The data from one of our other partners is re-downloaded every month on the first Thursday. But they have a limitation that we can’t download data for more than 30 days in one API call. So we combined techniques from Problem 1 (split into 30 day window) and Problem 3 (use short circuit to bypass every day except for the first Thursday of a month) to solve for this limitation. As shown in the 1st screen print below, if it is the first Thursday we start downloading the entire data in monthly chunks. And as time progresses, Airflow will increase the number of chunks depending on how far back we want to download.

Just like a programming language where we use multiple different statements to create a logical program, we started using these Airflow operators and were able to create workflows with business rules/logic in them.

Airflow workflow showing Short Circuit operator with a branch that has parallel tasks each processing 30 days of data. — Bypass a branch and also split into 30 day window

Python code showing how we split the tasks in 30 days window, going back maximum of 2 years or 1st March 2020 whichever is latter. — Python code to split into eligible 30 day windows

Conclusion

With these examples, we can see “Scheduling as code” can be very flexible. With the power of a programming language we can define workflows with complex business conditions. We can easily scale existing code by splitting it into parallel tasks with smaller run windows. With a small change we can increase the number of splits and handle any increased volumes in future.
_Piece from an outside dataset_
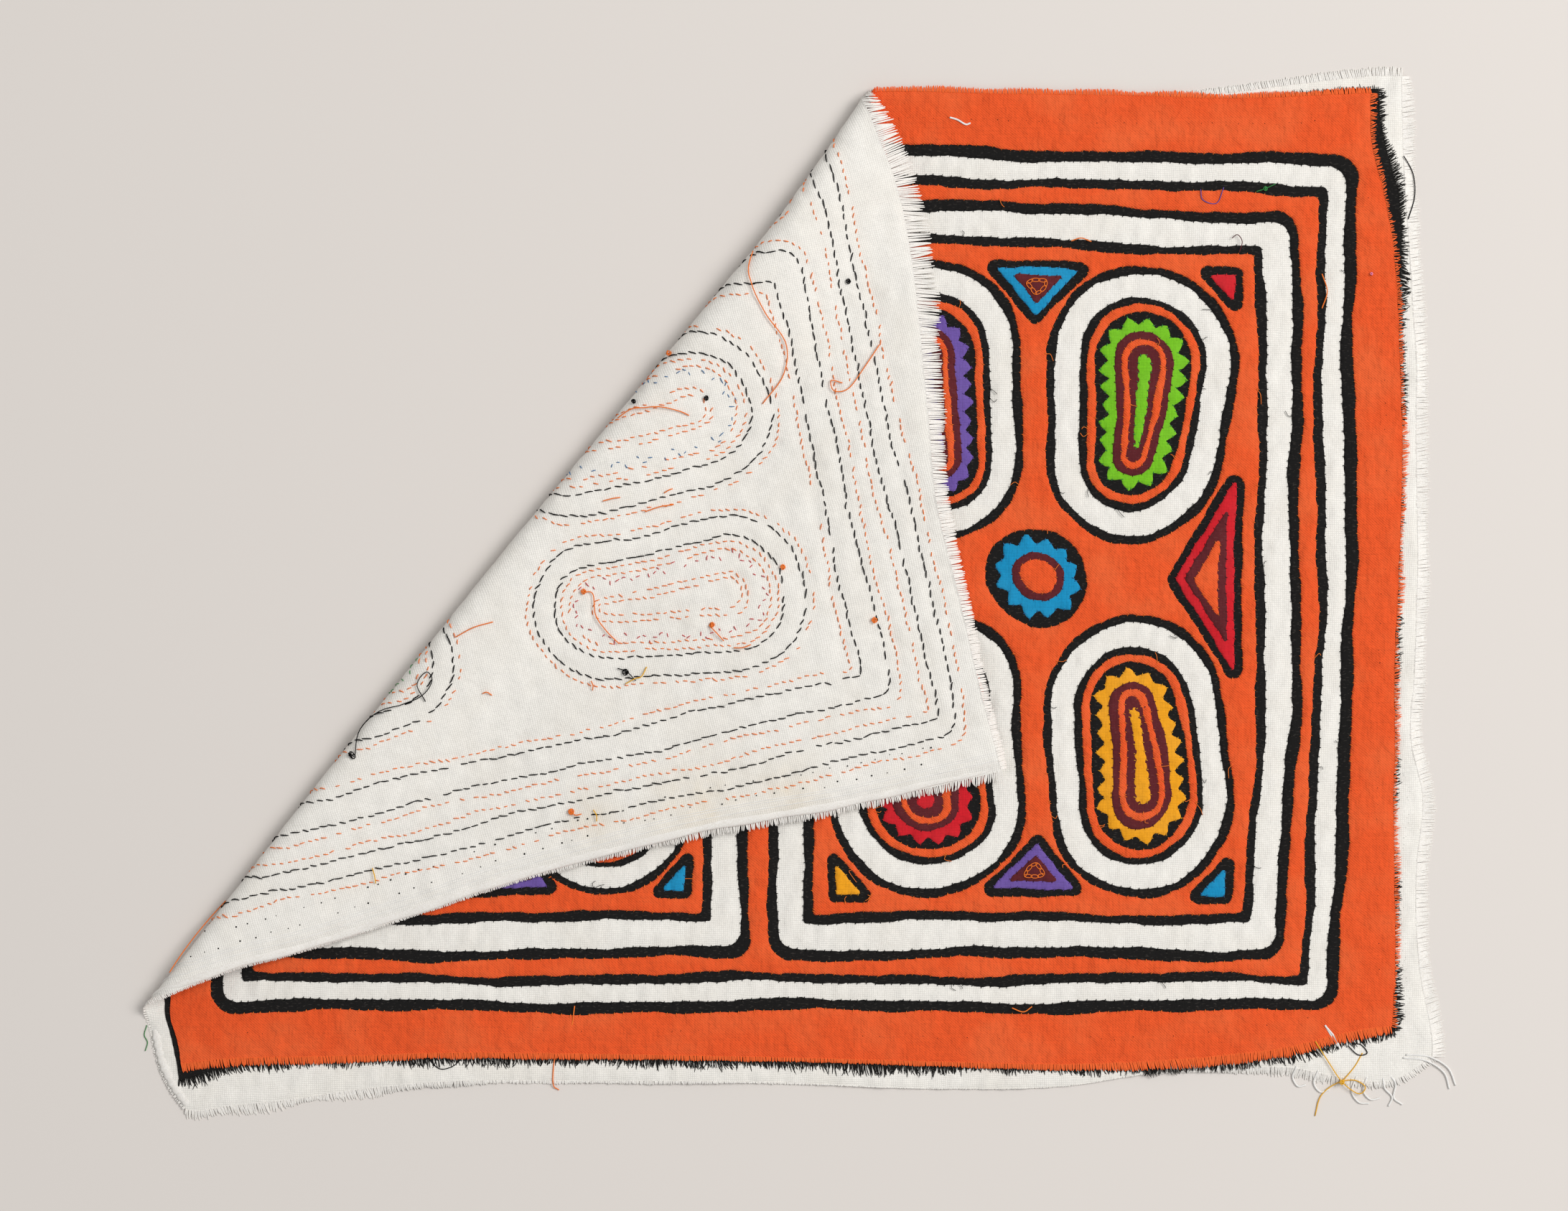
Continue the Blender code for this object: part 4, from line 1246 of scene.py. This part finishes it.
# Heights: of an end on the back, more in its middle, and of knots on the back and the face
END_HEIGHT, END_ARCH, BACK_KNOT, FACE_KNOT = -0.75, 0.5, -0.9, 2.2


def smooth_path(points, count):
    """A Catmull-Rom curve: each span is the cubic whose slope at a point is half the step between
    the point's two neighbours."""
    points = np.array(points, dtype=float)
    before, after = 2 * points[0] - points[1], 2 * points[-1] - points[-2]
    whole = np.vstack([before, points, after])
    at = np.linspace(0, len(points) - 1.0001, count)
    k = at.astype(int)
    t = (at - k)[:, None]
    a, b, c, d = whole[k], whole[k + 1], whole[k + 2], whole[k + 3]
    return b + t * ((c - a) + t * ((2 * a - 5 * b + 4 * c - d) + t * (3 * b - a + c * -3 + d))) / 2


def knot_path(centre, size, seed):
    """A knot: a path that winds three times round a small uneven ball."""
    phase = np.random.default_rng(seed).uniform(0, math.tau, 3)
    t = np.linspace(0, math.tau, END_STEPS)
    u = np.sin(3 * t + phase[0]) * np.cos(t + phase[1])
    v = np.cos(3 * t + phase[0]) * np.sin(2 * t + phase[2])
    return centre + size * np.stack([u, v], axis=1), 0.35 * size * np.sin(2 * t + phase[1])


def add_thread_ends():
    """Ends of sewing thread and knots left lying on both sides, one mesh for each colour."""
    rows = []
    arch = np.sin(np.linspace(0, math.pi, END_STEPS))
    for thread, *points in FLAP_ENDS:
        rows.append((thread, on_flap(smooth_path(points, END_STEPS)), END_HEIGHT - END_ARCH * arch))
    for thread, first, last, *points in FACE_ENDS:
        w = np.linspace(first, last, END_STEPS)
        rows.append((thread, smooth_path(points, END_STEPS), w))
    for k, (thread, centre, size, on_back) in enumerate(KNOTS):
        path, rise = knot_path(centre, size, 40 + k)
        place = (on_flap(path), BACK_KNOT - rise) if on_back else (path, FACE_KNOT + rise)
        rows.append((thread, *place))
    for thread in dict.fromkeys(row[0] for row in rows):
        paths = [lay(flat, w) for of, flat, w in rows if of == thread]
        thick = END_THICKNESS.get(thread, OTHER_THICKNESS)
        finish = (thread + "_thread", thread_slot(thread))
        tubes("thread_ends_" + thread, *finish, paths, thick / 2, sides=5, flatten=0.7)


STRAY_REACH, STRAY_SWAY, STRAY_STEPS = (1.0, 2.6), 1.2, 10


def add_strays():
    """Short ends of sewing thread that poke out of the hems here and there."""
    hand = np.random.default_rng(77)
    for cotton, count in (("orange", 64), ("black", 46)):
        hems = [hem for hem in HEMS if hem[3] == cotton]
        rows = []
        for k in hand.integers(len(hems), size=count):
            loop, into, (_, top), _ = hems[k]
            at = hand.integers(len(loop))
            reach, (sway, curl) = hand.uniform(*STRAY_REACH), hand.normal(0, STRAY_SWAY, 2)
            out, along = -into[at], -left_of(into[at])
            steps = ((-0.8, 0.0), (0.0, sway * 0.4), (reach * 0.6, sway), (reach, sway + curl))
            points = [loop[at] + out * far + along * by for far, by in steps]
            flat = smooth_path(points, STRAY_STEPS)
            if faces_up(flat).all():
                rows.append(lay(flat, np.linspace(top + 0.1, top + 0.25, STRAY_STEPS)))
        tubes("stray_ends_" + cotton, cotton + "_thread", thread_slot(cotton), rows, 0.12)


# Dark specks of painted shade where pins and basting left holes
PRICK_SHADES = (
    # name, cloth, side, distance inside the edge, spacing, size, share, on the flap
    ("face_prick_shade_top", ORANGE, TOP, 9.4, 4.4, 0.34, 0.8, False),
    ("face_prick_shade_bottom", ORANGE, BOTTOM, 8.6, 5.2, 0.30, 0.7, False),
    ("face_prick_shade_right", ORANGE, RIGHT, 5.6, 4.8, 0.30, 0.6, False),
    ("margin_prick_shade_right", GROUND, RIGHT, 5.2, 1.5, 0.22, 0.95, False),
    ("back_prick_shade_outer", GROUND, LEFT, 8.6, 5.8, 0.62, 0.9, True),
    ("back_prick_shade_inner", GROUND, LEFT, 14.0, 5.2, 0.58, 0.8, True),
)
# How far from a side's ends they stop, how far they stray, how deep they go, and how far they
# stand out of the face and of the back, just enough to be seen
PRICK_ENDS, PRICK_STRAY, PRICK_DEPTH, PRICK_OUT, BACK_PRICK_OUT = 20.0, 0.35, 0.3, 0.02, 0.03


def add_prick_shades():
    """Holes left by pins and pulled basting, in rows: each is a dark flat-topped speck of painted
    shade, standing for the shade inside the hole.
    """
    for number, (name, column, side, inside_by, spacing, size, share, on_back) in enumerate(PRICK_SHADES):
        hand = np.random.default_rng(300 + number)
        path = cloth_sides(column)[side]
        path = path + left_of(unit(np.gradient(path, axis=0))) * inside_by
        run = run_along(path)
        at = np.arange(PRICK_ENDS, run[-1] - PRICK_ENDS, spacing)
        flat = read(path, run, at + hand.normal(0, 0.12 * spacing, len(at)))
        flat += hand.normal(0, PRICK_STRAY, flat.shape)
        shown = lies_on_flap(flat) if on_back else faces_up(flat)
        flat = flat[shown & (hand.uniform(size=len(flat)) < share)]
        under = PRICK_DEPTH if on_back else -PRICK_DEPTH
        if on_back:
            top = back_of_ground(flat) - BACK_PRICK_OUT
        elif column == GROUND:
            top = LEVELS["ground"][1] + FRONT_SWELL + crease(flat) + PRICK_OUT
        else:
            top = LEVELS["orange"][1] + PUFF * puffed(flat) + PRICK_OUT
        paths = [lay(flat, top + under), lay(flat, top)]
        sizes = size / 2 * hand.uniform(0.6, 1.15, (len(flat), 1))
        # Black discs: painted shade for the holes
        tubes(name, "black_thread", "sewing_thread", np.stack(paths, axis=1), sizes, sides=6)


# The ground cloth's woven edge along the flap's lower side: thicker threads, this far inside, and
# a rim that has rolled over: how far inside its middle lies, half its width, and its height's
# share of that
SELVEDGE, SELVEDGE_STEPS = (4.2, 6.2, 7.0), 300
ROLL_INSIDE, ROLL_HALF, ROLL_FLATTEN = 1.5, 1.7, 0.42


def add_selvedge():
    path = cloth_sides(GROUND)[LEFT]
    into = left_of(unit(np.gradient(path, axis=0)))

    def even(depth, shown):
        flat = path + into * depth[:, None]
        flat = flat[shown(flat)]
        run = run_along(flat)
        return read(flat, run, np.linspace(0, run[-1], SELVEDGE_STEPS))

    rows = [even(depth + 0.3 * ripple(path, 66, 60.0), lies_on_flap) for depth in SELVEDGE]
    rows = [lay(flat, back_of_ground(flat) + 0.06) for flat in rows]
    tubes("selvedge_threads", "ivory_thread", "ivory_cotton", rows, 0.17)
    depth = ROLL_INSIDE + 0.35 * ripple(path, 67, 30.0)
    rows = [lay(even(depth, shown), w) for shown, w in ((lies_on_flap, -0.1), (faces_up, 0.3))]
    size = 1 - 0.9 * np.abs(np.linspace(-1, 1, SELVEDGE_STEPS)) ** 12
    size *= ROLL_HALF * (1 + 0.12 * np.sin(np.arange(SELVEDGE_STEPS) * 0.23))
    look = {"sides": 10, "flatten": ROLL_FLATTEN}
    # The roll takes the ravelled cloth's paler colour: painted light that makes the raised rim look
    # bright
    tubes("selvedge_roll", "ivory_ravel", "ivory_cotton", rows, size, **look)


# Setting


def add_stage():
    """A plain pale floor, a soft light from low on the right, and dimmer light all round."""
    bpy.ops.mesh.primitive_plane_add(size=6.0, location=(0, 0, 0))
    floor = bpy.context.object
    floor.name = "floor"
    material, _, shader = new_material("pale_floor", Roughness=0.95)
    shader.inputs["Base Color"].default_value = linear("E3DEDA")
    floor.data.materials.append(material)

    key = bpy.data.objects.new("key_light", bpy.data.lights.new("key_light", "AREA"))
    key.data.size = 1.5
    key.data.energy = 66.0
    key.data.color = (1.0, 0.975, 0.945)
    key.location = (1.8, 0.75, 2.3)
    key.rotation_euler = key.location.to_track_quat("Z", "Y").to_euler()
    bpy.context.scene.collection.objects.link(key)

    world = bpy.data.worlds.new("soft_surround")
    world.use_nodes = True
    backdrop = world.node_tree.nodes["Background"]
    backdrop.inputs["Color"].default_value = (1.0, 0.99, 0.975, 1.0)
    backdrop.inputs["Strength"].default_value = 0.44
    bpy.context.scene.world = world
    bpy.context.scene.view_settings.view_transform = "Standard"


def add_camera():
    """Straight above, framed as in the photograph."""
    camera = bpy.data.objects.new("camera", bpy.data.cameras.new("camera"))
    camera.data.lens = 85.0
    camera.data.sensor_width = 36.0
    camera.location = (-2.25 * MM, -4.4 * MM, 1.289)
    bpy.context.scene.collection.objects.link(camera)
    bpy.context.scene.camera = camera


add_camera()
add_bands()
add_fields()
ground = add_ground()
add_back_stitches()
add_hem_stitches()
for number, row in enumerate(FRINGES):
    add_fray(number, row)
add_chains()
add_thread_ends()
add_strays()
add_prick_shades()
add_selvedge()
add_stage()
Since all of this is code, we can track our scheduling changes using source control (like git) and auto-deploy the changes with a CI/CD pipeline. Gone are the days where we had an operation team update the scheduler manually using a Release form.

Airflow also provides many other out-of-the-box operators that we have not yet explored. We are confident that with Airflow as our Scheduler and Python as its code we will be able to handle any kind of scheduling problem that can come our way.